Other conference members do leave admissions slots open for athletes, which puts MIT at a slight athletic disadvantage, but it makes the athletes even more determined to win conference titles. This fall they were particularly successful. Sophomore Evan Tindell claimed the Institute’s first national championship in men’s tennis. Junior Ben Schmeckpeper won the regional cross-country championship. Nestle led the men’s soccer team to a 17-3-1 record, the best record in its history, assuring it a bid to the NCAA Tournament. He was also named the conference player of the year and first-team All-American, the first in Institute history. Soccer coach Walter Alessi was named Newmac Coach of the Year for the second time in a row, and Alex Morgan ‘07 was named Newmac soccer rookie of the year. The women’s cross-country team won the conference title, and 30 students earned all-conference honors.

James Kramer, MIT’s young, energetic director of sports information, wants to highlight these accomplishments. To that end, he has revamped the department’s Web site with colorful action shots and sports-score updates. Glossy programs with team stats and rosters are now handed out at football games instead of single-page flyers.

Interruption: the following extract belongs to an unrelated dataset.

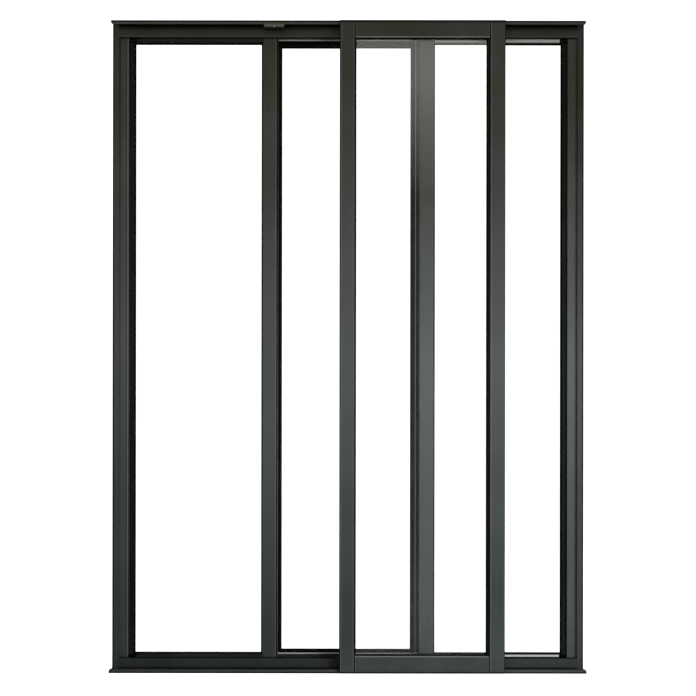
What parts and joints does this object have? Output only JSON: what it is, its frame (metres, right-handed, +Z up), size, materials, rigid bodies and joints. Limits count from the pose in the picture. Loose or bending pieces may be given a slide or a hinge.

“It’s about advertising,” says Royer. “The students who are already here deserve to have their athletic prowess be a part of what they’re proud of. And we want to help prospective students understand that if they’re coming to MIT for the best possible education they can get, they can also play their sports.”

And for now, those who play at MIT are mostly still playing for love of the game. “Our crowds are family members and friends,” says Deutsch. “We don’t play for a fan base. There are maybe 200, 300 people at the game, but I don’t really care. I don’t play for the crowd. We play for each other.”